Liability for Damage to Property Caused by the Works After Taking-over
67. The Purchaser shall indemnify and hold the Contractor harmless to the extent that the Contractor incurs liability towards any third party in respect of any damage for which the Contractor according to the second and third paragraphs of this Clause is not liable towards the Purchaser. The Contractor shall not be liable for loss or damage caused by the Works after taking-over a) to any (movable or immovable) property where the damage occurs while the Works are in the Purchaser’s possession, or b) to products manufactured by the Purchaser, or to products of which the Purchaser’s products form a part, or for loss or damage to any property, where the damage is caused by these products because of the Works. The Contractor shall under no circumstances be liable for loss of production, loss of profit or any other consequential economic loss. The above limitations in the Contractor’s liability shall not apply where the Contractor has been guilty of gross negligence.
If a claim for loss or damage as described in this Clause is raised by a third party against either party to the Contract, the latter shall forthwith notify the other party thereof. The Contractor and the Purchaser shall be mutually obliged to let themselves be summoned to the court or arbitral tribunal which examines claims against either of them, where the claim is based on damage or loss alleged to have been caused by the Works. The liability as between the Contractor and the Purchaser shall, however, always be settled by arbitration in accordance with Clause 71.

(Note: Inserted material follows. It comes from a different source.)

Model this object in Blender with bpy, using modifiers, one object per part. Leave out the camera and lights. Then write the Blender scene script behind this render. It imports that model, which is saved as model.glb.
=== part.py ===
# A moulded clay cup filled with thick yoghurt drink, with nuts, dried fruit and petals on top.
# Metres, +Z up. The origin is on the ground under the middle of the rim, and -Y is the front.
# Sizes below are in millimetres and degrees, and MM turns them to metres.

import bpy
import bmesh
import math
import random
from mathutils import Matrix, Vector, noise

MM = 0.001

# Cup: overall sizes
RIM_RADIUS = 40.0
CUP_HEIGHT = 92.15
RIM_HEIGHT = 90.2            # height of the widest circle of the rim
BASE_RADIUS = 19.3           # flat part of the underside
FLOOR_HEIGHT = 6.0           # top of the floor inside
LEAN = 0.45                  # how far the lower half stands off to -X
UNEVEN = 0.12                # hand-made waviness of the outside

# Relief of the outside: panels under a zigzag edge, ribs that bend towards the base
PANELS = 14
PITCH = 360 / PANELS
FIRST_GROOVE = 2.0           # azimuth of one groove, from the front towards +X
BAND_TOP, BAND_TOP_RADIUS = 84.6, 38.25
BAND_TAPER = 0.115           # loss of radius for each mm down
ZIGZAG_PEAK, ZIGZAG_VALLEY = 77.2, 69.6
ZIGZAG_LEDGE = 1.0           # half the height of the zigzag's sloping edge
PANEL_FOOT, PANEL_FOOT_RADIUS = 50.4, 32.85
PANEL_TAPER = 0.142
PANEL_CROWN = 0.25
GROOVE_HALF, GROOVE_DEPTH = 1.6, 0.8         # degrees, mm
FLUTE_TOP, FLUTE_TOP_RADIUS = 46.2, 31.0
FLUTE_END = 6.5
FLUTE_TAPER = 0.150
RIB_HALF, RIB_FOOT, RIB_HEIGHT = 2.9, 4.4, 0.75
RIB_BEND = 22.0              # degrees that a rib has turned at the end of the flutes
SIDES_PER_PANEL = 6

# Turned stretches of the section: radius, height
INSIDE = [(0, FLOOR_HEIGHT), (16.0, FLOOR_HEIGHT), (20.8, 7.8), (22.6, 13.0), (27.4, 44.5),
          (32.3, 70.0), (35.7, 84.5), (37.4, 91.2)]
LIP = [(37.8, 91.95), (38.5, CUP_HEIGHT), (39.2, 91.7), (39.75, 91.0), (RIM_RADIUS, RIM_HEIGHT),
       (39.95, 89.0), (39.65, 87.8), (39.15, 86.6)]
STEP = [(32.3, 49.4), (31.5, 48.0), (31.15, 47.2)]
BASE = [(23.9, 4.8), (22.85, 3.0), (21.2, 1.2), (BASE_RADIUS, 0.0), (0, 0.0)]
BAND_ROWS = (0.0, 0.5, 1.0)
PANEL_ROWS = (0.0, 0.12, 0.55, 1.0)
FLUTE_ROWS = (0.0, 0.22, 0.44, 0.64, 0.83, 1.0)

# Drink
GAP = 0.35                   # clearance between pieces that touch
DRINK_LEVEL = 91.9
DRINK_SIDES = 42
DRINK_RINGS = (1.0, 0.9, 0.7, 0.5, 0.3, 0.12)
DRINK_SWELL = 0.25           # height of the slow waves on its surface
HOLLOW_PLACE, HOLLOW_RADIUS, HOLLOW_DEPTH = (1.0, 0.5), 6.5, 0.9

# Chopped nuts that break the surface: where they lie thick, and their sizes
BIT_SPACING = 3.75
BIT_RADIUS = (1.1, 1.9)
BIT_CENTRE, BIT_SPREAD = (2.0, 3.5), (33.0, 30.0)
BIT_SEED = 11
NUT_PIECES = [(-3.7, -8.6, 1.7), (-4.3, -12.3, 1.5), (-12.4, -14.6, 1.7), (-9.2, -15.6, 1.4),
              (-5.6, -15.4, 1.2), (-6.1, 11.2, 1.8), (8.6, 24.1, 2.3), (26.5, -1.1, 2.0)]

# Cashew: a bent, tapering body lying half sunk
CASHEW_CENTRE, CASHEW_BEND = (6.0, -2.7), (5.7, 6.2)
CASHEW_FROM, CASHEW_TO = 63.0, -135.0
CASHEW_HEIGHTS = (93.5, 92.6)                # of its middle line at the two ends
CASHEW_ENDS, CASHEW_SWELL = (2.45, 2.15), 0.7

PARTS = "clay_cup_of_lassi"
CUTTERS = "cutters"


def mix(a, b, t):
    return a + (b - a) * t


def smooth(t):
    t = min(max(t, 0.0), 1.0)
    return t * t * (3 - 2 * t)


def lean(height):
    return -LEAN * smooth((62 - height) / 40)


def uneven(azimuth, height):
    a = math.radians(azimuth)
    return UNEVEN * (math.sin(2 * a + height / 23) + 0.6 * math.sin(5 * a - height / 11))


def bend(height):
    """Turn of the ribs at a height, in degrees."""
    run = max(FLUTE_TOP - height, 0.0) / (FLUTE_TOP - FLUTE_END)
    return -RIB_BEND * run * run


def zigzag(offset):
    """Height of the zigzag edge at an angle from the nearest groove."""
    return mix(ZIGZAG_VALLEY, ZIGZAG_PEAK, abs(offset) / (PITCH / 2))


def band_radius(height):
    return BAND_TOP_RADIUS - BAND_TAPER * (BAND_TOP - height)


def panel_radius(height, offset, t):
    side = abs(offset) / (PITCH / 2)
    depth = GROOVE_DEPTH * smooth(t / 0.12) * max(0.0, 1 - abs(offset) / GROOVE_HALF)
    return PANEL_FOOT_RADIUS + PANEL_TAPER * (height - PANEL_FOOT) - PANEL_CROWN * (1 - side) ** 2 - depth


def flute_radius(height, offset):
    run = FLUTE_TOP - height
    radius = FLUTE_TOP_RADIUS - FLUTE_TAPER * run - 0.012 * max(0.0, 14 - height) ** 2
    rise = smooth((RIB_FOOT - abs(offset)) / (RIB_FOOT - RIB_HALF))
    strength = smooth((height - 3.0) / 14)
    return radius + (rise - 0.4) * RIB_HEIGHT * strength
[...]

Grounds for Relief (force majeure)
68. The following circumstances shall be considered as grounds for relief if they impede the performance of the Contract or makes performance unreasonably onerous: industrial disputes and any other circumstance beyond the control of the parties such as fire, war, mobilization or military call up of a comparable scope, requisition, seizure, currency restrictions, insurrection and civil commotion, shortage of transport, general shortage of materials, restrictions in the use of power and defects or delays in deliveries by sub-contractors caused by any such circumstance as referred to in this Clause.
The above described circumstances shall constitute grounds for relief only if their effect on the performance of the Contract could not be foreseen at the formation of the Contract.
69. The party intending to claim relief under Clause 68 shall inform the other party by Written Notice without delay on the occurrence and on the cessation of such circumstance. If grounds for relief prevent the Purchaser from fulfilling his obligations, he shall reimburse the Contractor for costs incurred in securing and protecting the Works. The Purchaser shall also reimburse the Contractor for costs incurred for personnel, sub-contractors and equipment which, with the consent of the Purchaser, is held in readiness to resume work.
70. Notwithstanding other provisions of these General Conditions, each party shall be entitled to terminate the Contract by Written Notice to the other party if performance of the Contract is delayed more than six months by reason of any grounds for relief as described in Clause 68.
71. Disputes arising out of or in connection with the Contract shall not be brought before the court, but shall be finally settled by arbitration in accordance with the law on arbitration applicable in the Contractor’s country. 72. All disputes arising out of the Contract shall be judged according to the law of the Contractor’s country.